Your task is to print all of the data word for word.

╭─ Provided data

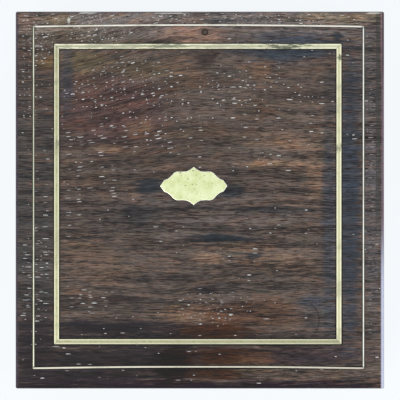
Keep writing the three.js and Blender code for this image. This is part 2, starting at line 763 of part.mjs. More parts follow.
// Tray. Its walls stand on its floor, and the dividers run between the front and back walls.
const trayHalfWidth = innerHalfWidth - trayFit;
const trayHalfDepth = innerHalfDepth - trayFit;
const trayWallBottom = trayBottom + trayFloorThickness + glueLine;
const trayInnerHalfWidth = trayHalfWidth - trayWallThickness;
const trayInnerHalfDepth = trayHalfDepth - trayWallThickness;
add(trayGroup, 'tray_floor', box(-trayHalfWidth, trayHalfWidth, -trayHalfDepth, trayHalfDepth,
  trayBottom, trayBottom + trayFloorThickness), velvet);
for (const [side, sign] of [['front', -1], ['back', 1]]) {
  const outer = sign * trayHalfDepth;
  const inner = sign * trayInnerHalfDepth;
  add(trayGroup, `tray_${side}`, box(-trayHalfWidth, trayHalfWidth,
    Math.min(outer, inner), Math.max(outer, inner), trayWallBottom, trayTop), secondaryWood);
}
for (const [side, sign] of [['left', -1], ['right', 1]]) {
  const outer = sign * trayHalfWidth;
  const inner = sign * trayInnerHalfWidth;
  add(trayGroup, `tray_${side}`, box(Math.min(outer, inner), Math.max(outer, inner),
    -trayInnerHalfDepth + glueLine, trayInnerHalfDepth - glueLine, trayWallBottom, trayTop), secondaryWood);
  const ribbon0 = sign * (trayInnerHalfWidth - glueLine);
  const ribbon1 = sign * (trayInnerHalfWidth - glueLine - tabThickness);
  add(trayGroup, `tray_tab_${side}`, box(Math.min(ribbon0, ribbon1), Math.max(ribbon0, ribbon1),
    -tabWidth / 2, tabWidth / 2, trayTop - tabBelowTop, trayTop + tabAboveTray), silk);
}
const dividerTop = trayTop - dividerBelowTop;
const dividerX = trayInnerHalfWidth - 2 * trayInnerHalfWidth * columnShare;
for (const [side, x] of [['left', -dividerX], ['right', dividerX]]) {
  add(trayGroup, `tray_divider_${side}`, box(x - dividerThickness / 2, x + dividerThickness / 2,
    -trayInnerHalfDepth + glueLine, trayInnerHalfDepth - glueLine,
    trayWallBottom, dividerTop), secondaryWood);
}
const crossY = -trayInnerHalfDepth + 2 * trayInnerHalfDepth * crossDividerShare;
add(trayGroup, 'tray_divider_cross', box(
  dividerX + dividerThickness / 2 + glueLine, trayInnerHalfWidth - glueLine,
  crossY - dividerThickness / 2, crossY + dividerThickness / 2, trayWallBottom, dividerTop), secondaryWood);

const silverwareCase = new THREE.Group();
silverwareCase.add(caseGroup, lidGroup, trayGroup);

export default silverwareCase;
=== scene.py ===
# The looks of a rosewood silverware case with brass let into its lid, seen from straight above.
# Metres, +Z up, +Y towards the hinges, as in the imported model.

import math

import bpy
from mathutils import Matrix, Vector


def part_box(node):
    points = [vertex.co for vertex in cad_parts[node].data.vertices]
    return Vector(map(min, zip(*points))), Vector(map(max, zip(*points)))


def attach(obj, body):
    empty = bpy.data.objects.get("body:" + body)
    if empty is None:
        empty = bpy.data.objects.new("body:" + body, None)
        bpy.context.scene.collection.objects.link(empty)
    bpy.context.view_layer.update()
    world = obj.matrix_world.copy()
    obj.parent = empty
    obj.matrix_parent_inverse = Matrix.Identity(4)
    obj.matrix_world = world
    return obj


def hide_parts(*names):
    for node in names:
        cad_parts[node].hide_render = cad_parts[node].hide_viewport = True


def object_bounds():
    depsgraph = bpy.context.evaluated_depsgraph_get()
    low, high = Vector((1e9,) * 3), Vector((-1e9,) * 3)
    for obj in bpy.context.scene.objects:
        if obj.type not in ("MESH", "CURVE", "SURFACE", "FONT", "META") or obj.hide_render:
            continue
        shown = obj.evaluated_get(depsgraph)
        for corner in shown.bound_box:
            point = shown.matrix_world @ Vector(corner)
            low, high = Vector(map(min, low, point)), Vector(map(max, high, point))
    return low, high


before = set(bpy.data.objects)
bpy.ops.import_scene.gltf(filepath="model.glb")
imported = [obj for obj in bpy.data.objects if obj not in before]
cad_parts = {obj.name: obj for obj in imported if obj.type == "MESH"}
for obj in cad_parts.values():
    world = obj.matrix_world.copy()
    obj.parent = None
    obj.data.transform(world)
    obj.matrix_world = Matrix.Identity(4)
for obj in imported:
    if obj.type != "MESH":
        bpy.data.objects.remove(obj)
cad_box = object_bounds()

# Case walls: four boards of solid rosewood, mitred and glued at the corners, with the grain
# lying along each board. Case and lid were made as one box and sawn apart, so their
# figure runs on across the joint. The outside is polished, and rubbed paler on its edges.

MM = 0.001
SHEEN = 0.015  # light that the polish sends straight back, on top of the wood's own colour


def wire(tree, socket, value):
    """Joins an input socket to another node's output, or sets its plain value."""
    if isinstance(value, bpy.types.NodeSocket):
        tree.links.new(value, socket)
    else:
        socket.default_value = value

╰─

## [The reply]
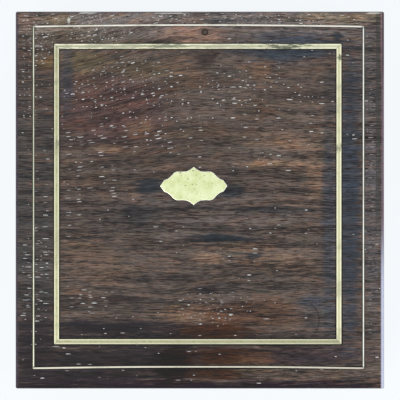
Keep writing the three.js and Blender code for this image. This is part 2, starting at line 763 of part.mjs. More parts follow.
// Tray. Its walls stand on its floor, and the dividers run between the front and back walls.
const trayHalfWidth = innerHalfWidth - trayFit;
const trayHalfDepth = innerHalfDepth - trayFit;
const trayWallBottom = trayBottom + trayFloorThickness + glueLine;
const trayInnerHalfWidth = trayHalfWidth - trayWallThickness;
const trayInnerHalfDepth = trayHalfDepth - trayWallThickness;
add(trayGroup, 'tray_floor', box(-trayHalfWidth, trayHalfWidth, -trayHalfDepth, trayHalfDepth,
  trayBottom, trayBottom + trayFloorThickness), velvet);
for (const [side, sign] of [['front', -1], ['back', 1]]) {
  const outer = sign * trayHalfDepth;
  const inner = sign * trayInnerHalfDepth;
  add(trayGroup, `tray_${side}`, box(-trayHalfWidth, trayHalfWidth,
    Math.min(outer, inner), Math.max(outer, inner), trayWallBottom, trayTop), secondaryWood);
}
for (const [side, sign] of [['left', -1], ['right', 1]]) {
  const outer = sign * trayHalfWidth;
  const inner = sign * trayInnerHalfWidth;
  add(trayGroup, `tray_${side}`, box(Math.min(outer, inner), Math.max(outer, inner),
    -trayInnerHalfDepth + glueLine, trayInnerHalfDepth - glueLine, trayWallBottom, trayTop), secondaryWood);
  const ribbon0 = sign * (trayInnerHalfWidth - glueLine);
  const ribbon1 = sign * (trayInnerHalfWidth - glueLine - tabThickness);
  add(trayGroup, `tray_tab_${side}`, box(Math.min(ribbon0, ribbon1), Math.max(ribbon0, ribbon1),
    -tabWidth / 2, tabWidth / 2, trayTop - tabBelowTop, trayTop + tabAboveTray), silk);
}
const dividerTop = trayTop - dividerBelowTop;
const dividerX = trayInnerHalfWidth - 2 * trayInnerHalfWidth * columnShare;
for (const [side, x] of [['left', -dividerX], ['right', dividerX]]) {
  add(trayGroup, `tray_divider_${side}`, box(x - dividerThickness / 2, x + dividerThickness / 2,
    -trayInnerHalfDepth + glueLine, trayInnerHalfDepth - glueLine,
    trayWallBottom, dividerTop), secondaryWood);
}
const crossY = -trayInnerHalfDepth + 2 * trayInnerHalfDepth * crossDividerShare;
add(trayGroup, 'tray_divider_cross', box(
  dividerX + dividerThickness / 2 + glueLine, trayInnerHalfWidth - glueLine,
  crossY - dividerThickness / 2, crossY + dividerThickness / 2, trayWallBottom, dividerTop), secondaryWood);

const silverwareCase = new THREE.Group();
silverwareCase.add(caseGroup, lidGroup, trayGroup);

export default silverwareCase;
=== scene.py ===
# The looks of a rosewood silverware case with brass let into its lid, seen from straight above.
# Metres, +Z up, +Y towards the hinges, as in the imported model.

import math

import bpy
from mathutils import Matrix, Vector


def part_box(node):
    points = [vertex.co for vertex in cad_parts[node].data.vertices]
    return Vector(map(min, zip(*points))), Vector(map(max, zip(*points)))


def attach(obj, body):
    empty = bpy.data.objects.get("body:" + body)
    if empty is None:
        empty = bpy.data.objects.new("body:" + body, None)
        bpy.context.scene.collection.objects.link(empty)
    bpy.context.view_layer.update()
    world = obj.matrix_world.copy()
    obj.parent = empty
    obj.matrix_parent_inverse = Matrix.Identity(4)
    obj.matrix_world = world
    return obj


def hide_parts(*names):
    for node in names:
        cad_parts[node].hide_render = cad_parts[node].hide_viewport = True


def object_bounds():
    depsgraph = bpy.context.evaluated_depsgraph_get()
    low, high = Vector((1e9,) * 3), Vector((-1e9,) * 3)
    for obj in bpy.context.scene.objects:
        if obj.type not in ("MESH", "CURVE", "SURFACE", "FONT", "META") or obj.hide_render:
            continue
        shown = obj.evaluated_get(depsgraph)
        for corner in shown.bound_box:
            point = shown.matrix_world @ Vector(corner)
            low, high = Vector(map(min, low, point)), Vector(map(max, high, point))
    return low, high


before = set(bpy.data.objects)
bpy.ops.import_scene.gltf(filepath="model.glb")
imported = [obj for obj in bpy.data.objects if obj not in before]
cad_parts = {obj.name: obj for obj in imported if obj.type == "MESH"}
for obj in cad_parts.values():
    world = obj.matrix_world.copy()
    obj.parent = None
    obj.data.transform(world)
    obj.matrix_world = Matrix.Identity(4)
for obj in imported:
    if obj.type != "MESH":
        bpy.data.objects.remove(obj)
cad_box = object_bounds()

# Case walls: four boards of solid rosewood, mitred and glued at the corners, with the grain
# lying along each board. Case and lid were made as one box and sawn apart, so their
# figure runs on across the joint. The outside is polished, and rubbed paler on its edges.

MM = 0.001
SHEEN = 0.015  # light that the polish sends straight back, on top of the wood's own colour


def wire(tree, socket, value):
    """Joins an input socket to another node's output, or sets its plain value."""
    if isinstance(value, bpy.types.NodeSocket):
        tree.links.new(value, socket)
    else:
        socket.default_value = value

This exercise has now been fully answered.